» **WORK REQUIRED**:
Quote all entries in full, exactly.

» **DATA FOR PROCESSING**:
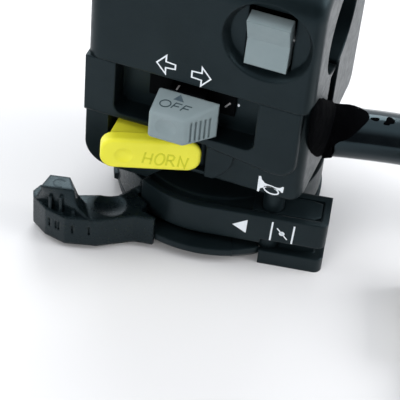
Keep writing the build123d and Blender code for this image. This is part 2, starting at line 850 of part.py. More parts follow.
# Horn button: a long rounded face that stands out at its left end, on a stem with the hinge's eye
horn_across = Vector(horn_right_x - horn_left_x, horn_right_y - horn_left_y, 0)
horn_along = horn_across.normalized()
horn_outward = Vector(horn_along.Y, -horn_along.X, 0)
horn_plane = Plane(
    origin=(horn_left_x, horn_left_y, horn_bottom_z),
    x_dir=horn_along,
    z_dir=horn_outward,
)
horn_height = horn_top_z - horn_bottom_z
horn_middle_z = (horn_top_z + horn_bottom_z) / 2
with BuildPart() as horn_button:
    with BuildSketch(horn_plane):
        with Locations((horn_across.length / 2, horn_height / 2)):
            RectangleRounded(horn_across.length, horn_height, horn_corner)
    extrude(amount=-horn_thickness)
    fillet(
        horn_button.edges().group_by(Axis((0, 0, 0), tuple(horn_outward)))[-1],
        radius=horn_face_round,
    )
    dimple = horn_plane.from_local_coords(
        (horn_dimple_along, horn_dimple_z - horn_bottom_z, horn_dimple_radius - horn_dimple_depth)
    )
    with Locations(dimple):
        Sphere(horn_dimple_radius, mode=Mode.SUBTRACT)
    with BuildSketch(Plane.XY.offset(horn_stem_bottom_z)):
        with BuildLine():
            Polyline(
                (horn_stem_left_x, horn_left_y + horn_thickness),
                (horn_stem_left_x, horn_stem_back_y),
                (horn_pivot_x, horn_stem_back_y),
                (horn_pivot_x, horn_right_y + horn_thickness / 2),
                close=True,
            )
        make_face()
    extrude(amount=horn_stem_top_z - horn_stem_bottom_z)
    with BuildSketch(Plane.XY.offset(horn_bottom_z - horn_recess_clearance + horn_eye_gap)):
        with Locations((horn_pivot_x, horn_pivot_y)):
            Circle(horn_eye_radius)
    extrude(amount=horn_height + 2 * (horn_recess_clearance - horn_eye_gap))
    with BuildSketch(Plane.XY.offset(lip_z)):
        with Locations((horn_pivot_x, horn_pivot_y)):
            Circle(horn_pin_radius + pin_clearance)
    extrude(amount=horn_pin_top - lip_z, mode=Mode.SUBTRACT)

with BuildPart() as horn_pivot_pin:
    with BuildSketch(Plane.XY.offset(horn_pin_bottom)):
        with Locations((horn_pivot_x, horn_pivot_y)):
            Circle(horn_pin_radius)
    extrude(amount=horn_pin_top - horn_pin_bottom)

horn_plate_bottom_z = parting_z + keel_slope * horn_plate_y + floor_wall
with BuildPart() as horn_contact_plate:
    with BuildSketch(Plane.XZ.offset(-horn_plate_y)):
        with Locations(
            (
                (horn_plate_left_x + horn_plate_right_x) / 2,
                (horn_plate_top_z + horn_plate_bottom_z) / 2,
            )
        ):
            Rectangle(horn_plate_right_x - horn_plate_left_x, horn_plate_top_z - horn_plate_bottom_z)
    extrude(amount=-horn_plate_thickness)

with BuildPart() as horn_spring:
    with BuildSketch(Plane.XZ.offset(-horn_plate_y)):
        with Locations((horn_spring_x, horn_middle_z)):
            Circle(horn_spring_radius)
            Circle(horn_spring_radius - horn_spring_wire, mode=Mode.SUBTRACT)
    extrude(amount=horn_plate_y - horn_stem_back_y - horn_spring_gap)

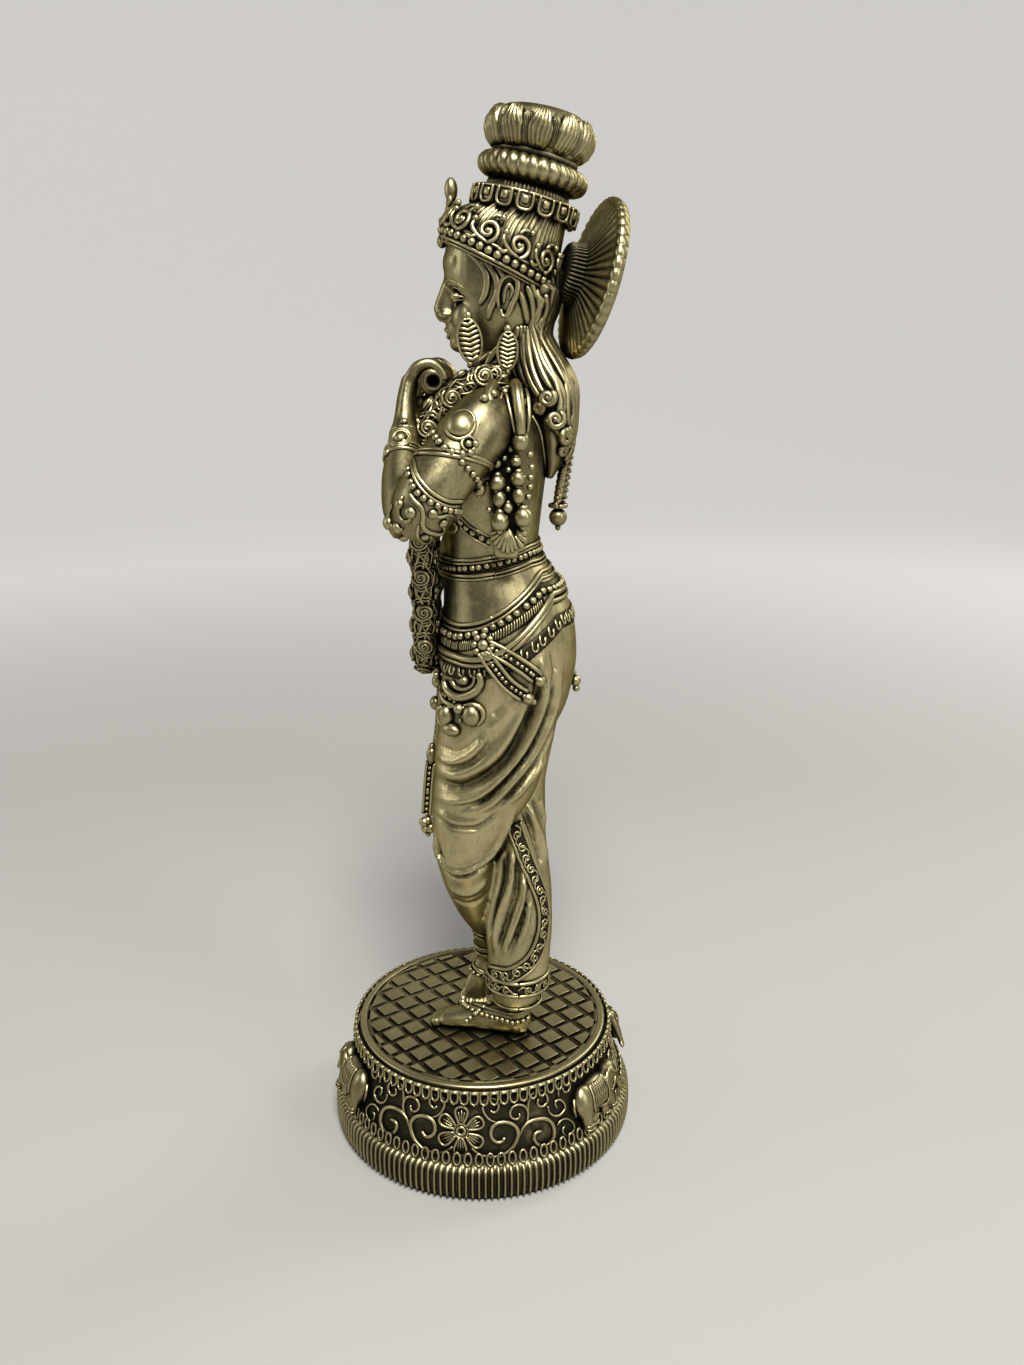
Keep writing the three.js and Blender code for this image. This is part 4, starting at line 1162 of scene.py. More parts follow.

» **RESPONSE**:
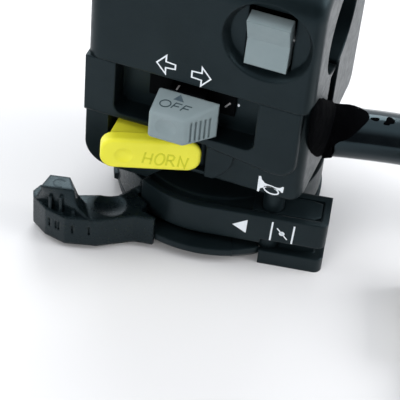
Keep writing the build123d and Blender code for this image. This is part 2, starting at line 850 of part.py. More parts follow.
# Horn button: a long rounded face that stands out at its left end, on a stem with the hinge's eye
horn_across = Vector(horn_right_x - horn_left_x, horn_right_y - horn_left_y, 0)
horn_along = horn_across.normalized()
horn_outward = Vector(horn_along.Y, -horn_along.X, 0)
horn_plane = Plane(
    origin=(horn_left_x, horn_left_y, horn_bottom_z),
    x_dir=horn_along,
    z_dir=horn_outward,
)
horn_height = horn_top_z - horn_bottom_z
horn_middle_z = (horn_top_z + horn_bottom_z) / 2
with BuildPart() as horn_button:
    with BuildSketch(horn_plane):
        with Locations((horn_across.length / 2, horn_height / 2)):
            RectangleRounded(horn_across.length, horn_height, horn_corner)
    extrude(amount=-horn_thickness)
    fillet(
        horn_button.edges().group_by(Axis((0, 0, 0), tuple(horn_outward)))[-1],
        radius=horn_face_round,
    )
    dimple = horn_plane.from_local_coords(
        (horn_dimple_along, horn_dimple_z - horn_bottom_z, horn_dimple_radius - horn_dimple_depth)
    )
    with Locations(dimple):
        Sphere(horn_dimple_radius, mode=Mode.SUBTRACT)
    with BuildSketch(Plane.XY.offset(horn_stem_bottom_z)):
        with BuildLine():
            Polyline(
                (horn_stem_left_x, horn_left_y + horn_thickness),
                (horn_stem_left_x, horn_stem_back_y),
                (horn_pivot_x, horn_stem_back_y),
                (horn_pivot_x, horn_right_y + horn_thickness / 2),
                close=True,
            )
        make_face()
    extrude(amount=horn_stem_top_z - horn_stem_bottom_z)
    with BuildSketch(Plane.XY.offset(horn_bottom_z - horn_recess_clearance + horn_eye_gap)):
        with Locations((horn_pivot_x, horn_pivot_y)):
            Circle(horn_eye_radius)
    extrude(amount=horn_height + 2 * (horn_recess_clearance - horn_eye_gap))
    with BuildSketch(Plane.XY.offset(lip_z)):
        with Locations((horn_pivot_x, horn_pivot_y)):
            Circle(horn_pin_radius + pin_clearance)
    extrude(amount=horn_pin_top - lip_z, mode=Mode.SUBTRACT)

with BuildPart() as horn_pivot_pin:
    with BuildSketch(Plane.XY.offset(horn_pin_bottom)):
        with Locations((horn_pivot_x, horn_pivot_y)):
            Circle(horn_pin_radius)
    extrude(amount=horn_pin_top - horn_pin_bottom)

horn_plate_bottom_z = parting_z + keel_slope * horn_plate_y + floor_wall
with BuildPart() as horn_contact_plate:
    with BuildSketch(Plane.XZ.offset(-horn_plate_y)):
        with Locations(
            (
                (horn_plate_left_x + horn_plate_right_x) / 2,
                (horn_plate_top_z + horn_plate_bottom_z) / 2,
            )
        ):
            Rectangle(horn_plate_right_x - horn_plate_left_x, horn_plate_top_z - horn_plate_bottom_z)
    extrude(amount=-horn_plate_thickness)

with BuildPart() as horn_spring:
    with BuildSketch(Plane.XZ.offset(-horn_plate_y)):
        with Locations((horn_spring_x, horn_middle_z)):
            Circle(horn_spring_radius)
            Circle(horn_spring_radius - horn_spring_wire, mode=Mode.SUBTRACT)
    extrude(amount=horn_plate_y - horn_stem_back_y - horn_spring_gap)

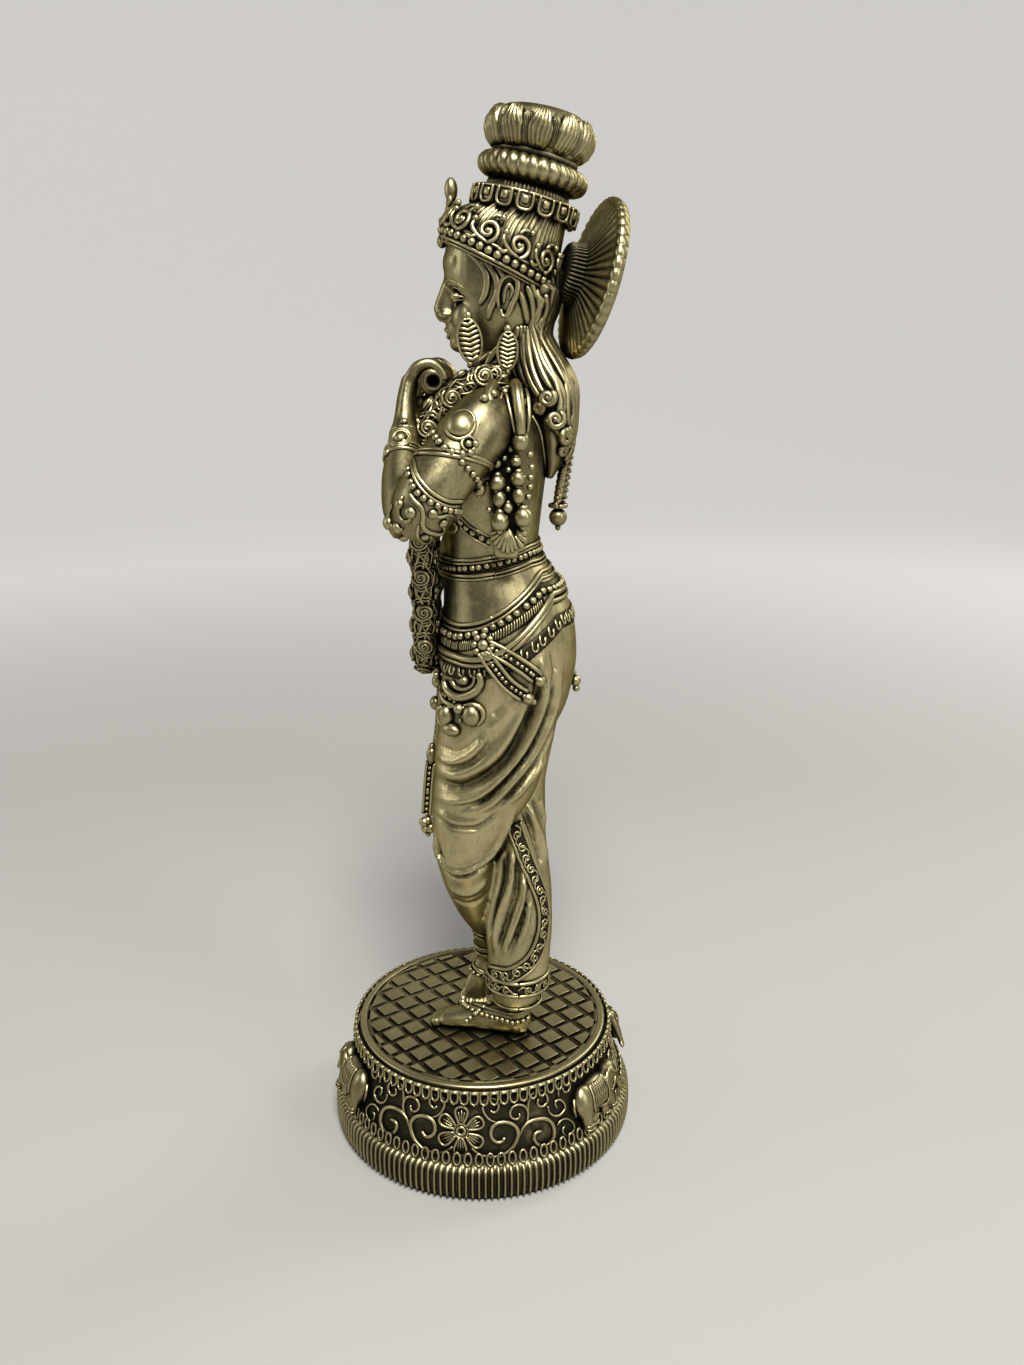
Keep writing the three.js and Blender code for this image. This is part 4, starting at line 1162 of scene.py. More parts follow.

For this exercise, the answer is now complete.